- **SHORT TASK**
Up to and including the line with "foot_round = 5; // [2:0.5:7]", reproduce the listing below exactly, beginning at its first line.

- **INFORMATION PROVIDED**
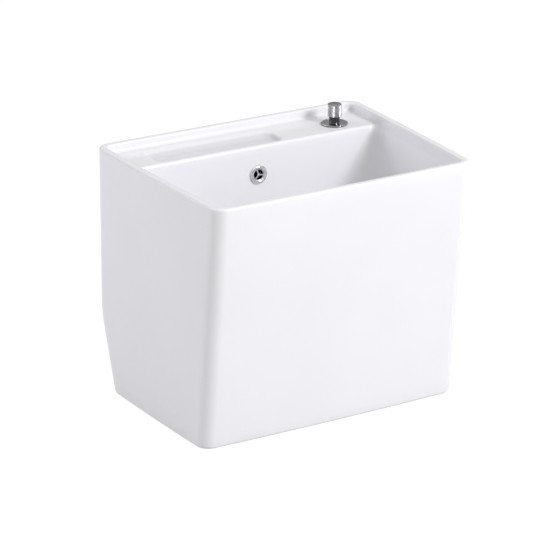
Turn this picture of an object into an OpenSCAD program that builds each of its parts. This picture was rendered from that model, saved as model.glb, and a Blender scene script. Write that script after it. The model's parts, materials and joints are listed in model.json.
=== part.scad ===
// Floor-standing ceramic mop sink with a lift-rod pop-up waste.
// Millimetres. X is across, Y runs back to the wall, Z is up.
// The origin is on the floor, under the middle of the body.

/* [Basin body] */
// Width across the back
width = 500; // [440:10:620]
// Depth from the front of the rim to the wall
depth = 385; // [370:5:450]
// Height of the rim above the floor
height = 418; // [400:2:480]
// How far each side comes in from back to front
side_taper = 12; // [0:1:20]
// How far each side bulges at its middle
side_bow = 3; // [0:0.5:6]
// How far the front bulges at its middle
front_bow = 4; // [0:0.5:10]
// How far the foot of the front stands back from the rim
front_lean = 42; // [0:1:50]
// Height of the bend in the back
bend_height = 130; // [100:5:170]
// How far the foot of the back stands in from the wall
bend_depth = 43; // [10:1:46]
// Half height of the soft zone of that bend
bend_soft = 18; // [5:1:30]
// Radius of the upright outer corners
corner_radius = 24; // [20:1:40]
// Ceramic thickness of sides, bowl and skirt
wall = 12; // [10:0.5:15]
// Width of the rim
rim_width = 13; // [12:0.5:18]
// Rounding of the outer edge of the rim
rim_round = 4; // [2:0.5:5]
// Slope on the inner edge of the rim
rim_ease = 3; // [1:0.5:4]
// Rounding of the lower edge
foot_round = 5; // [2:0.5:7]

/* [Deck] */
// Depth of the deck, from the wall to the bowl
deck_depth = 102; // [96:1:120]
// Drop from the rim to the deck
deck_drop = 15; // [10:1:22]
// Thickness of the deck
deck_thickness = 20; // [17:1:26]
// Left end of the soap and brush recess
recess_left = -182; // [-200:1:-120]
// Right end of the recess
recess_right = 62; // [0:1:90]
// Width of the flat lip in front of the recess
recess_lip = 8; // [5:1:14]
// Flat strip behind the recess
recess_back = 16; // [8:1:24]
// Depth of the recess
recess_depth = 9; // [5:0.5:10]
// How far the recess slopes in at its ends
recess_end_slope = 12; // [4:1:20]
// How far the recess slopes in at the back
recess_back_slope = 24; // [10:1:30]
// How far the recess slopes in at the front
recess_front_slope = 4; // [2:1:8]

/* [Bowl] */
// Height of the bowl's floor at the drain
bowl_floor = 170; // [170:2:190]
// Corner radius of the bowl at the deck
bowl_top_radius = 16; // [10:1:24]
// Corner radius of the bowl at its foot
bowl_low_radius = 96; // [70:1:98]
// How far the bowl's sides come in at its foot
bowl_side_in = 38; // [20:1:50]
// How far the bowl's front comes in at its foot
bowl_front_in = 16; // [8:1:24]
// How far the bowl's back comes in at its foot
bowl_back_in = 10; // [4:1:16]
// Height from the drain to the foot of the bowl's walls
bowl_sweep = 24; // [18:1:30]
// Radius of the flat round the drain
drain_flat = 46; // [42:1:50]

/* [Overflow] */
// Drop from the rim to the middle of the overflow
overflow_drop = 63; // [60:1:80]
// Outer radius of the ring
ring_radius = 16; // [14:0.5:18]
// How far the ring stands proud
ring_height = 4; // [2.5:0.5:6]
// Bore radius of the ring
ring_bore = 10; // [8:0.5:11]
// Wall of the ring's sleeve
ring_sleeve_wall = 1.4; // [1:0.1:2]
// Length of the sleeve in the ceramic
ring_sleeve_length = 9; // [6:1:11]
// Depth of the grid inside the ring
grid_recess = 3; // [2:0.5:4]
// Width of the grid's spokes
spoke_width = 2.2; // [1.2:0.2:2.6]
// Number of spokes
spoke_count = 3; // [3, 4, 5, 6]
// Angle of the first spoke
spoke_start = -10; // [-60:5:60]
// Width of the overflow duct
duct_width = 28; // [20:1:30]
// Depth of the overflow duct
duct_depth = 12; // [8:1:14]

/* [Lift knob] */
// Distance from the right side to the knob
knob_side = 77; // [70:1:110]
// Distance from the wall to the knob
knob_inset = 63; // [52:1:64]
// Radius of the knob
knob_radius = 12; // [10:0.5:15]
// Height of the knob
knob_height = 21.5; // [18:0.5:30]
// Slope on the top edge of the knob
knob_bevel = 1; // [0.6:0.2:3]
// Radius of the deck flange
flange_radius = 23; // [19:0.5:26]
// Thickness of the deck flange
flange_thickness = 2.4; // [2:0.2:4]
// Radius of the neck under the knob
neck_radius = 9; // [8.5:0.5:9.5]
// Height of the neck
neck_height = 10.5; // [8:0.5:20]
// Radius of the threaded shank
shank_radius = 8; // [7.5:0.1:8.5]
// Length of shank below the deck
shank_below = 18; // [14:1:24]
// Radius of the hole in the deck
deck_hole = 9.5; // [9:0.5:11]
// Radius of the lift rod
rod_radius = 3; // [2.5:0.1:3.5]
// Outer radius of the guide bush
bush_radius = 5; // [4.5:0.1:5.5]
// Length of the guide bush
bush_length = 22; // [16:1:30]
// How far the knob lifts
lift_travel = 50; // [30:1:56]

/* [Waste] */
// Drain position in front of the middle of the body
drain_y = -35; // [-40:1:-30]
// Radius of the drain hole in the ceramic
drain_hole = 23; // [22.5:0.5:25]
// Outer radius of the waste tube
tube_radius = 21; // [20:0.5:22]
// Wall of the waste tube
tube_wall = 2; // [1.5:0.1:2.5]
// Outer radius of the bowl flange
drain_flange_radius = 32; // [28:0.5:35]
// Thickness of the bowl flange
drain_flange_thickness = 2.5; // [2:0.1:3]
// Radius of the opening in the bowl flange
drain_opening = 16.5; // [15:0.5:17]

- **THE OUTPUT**
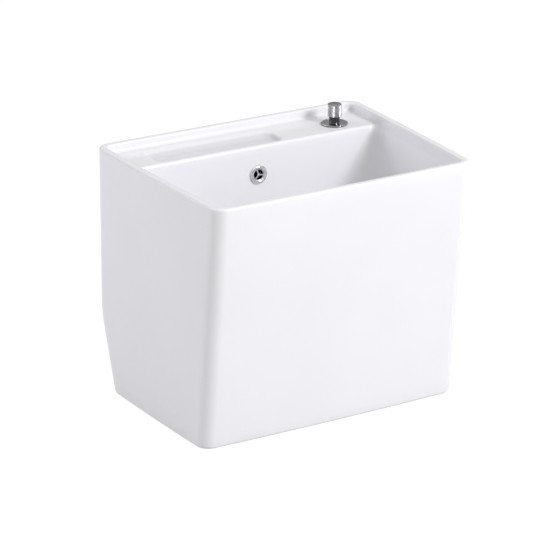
Turn this picture of an object into an OpenSCAD program that builds each of its parts. This picture was rendered from that model, saved as model.glb, and a Blender scene script. Write that script after it. The model's parts, materials and joints are listed in model.json.
=== part.scad ===
// Floor-standing ceramic mop sink with a lift-rod pop-up waste.
// Millimetres. X is across, Y runs back to the wall, Z is up.
// The origin is on the floor, under the middle of the body.

/* [Basin body] */
// Width across the back
width = 500; // [440:10:620]
// Depth from the front of the rim to the wall
depth = 385; // [370:5:450]
// Height of the rim above the floor
height = 418; // [400:2:480]
// How far each side comes in from back to front
side_taper = 12; // [0:1:20]
// How far each side bulges at its middle
side_bow = 3; // [0:0.5:6]
// How far the front bulges at its middle
front_bow = 4; // [0:0.5:10]
// How far the foot of the front stands back from the rim
front_lean = 42; // [0:1:50]
// Height of the bend in the back
bend_height = 130; // [100:5:170]
// How far the foot of the back stands in from the wall
bend_depth = 43; // [10:1:46]
// Half height of the soft zone of that bend
bend_soft = 18; // [5:1:30]
// Radius of the upright outer corners
corner_radius = 24; // [20:1:40]
// Ceramic thickness of sides, bowl and skirt
wall = 12; // [10:0.5:15]
// Width of the rim
rim_width = 13; // [12:0.5:18]
// Rounding of the outer edge of the rim
rim_round = 4; // [2:0.5:5]
// Slope on the inner edge of the rim
rim_ease = 3; // [1:0.5:4]
// Rounding of the lower edge
foot_round = 5; // [2:0.5:7]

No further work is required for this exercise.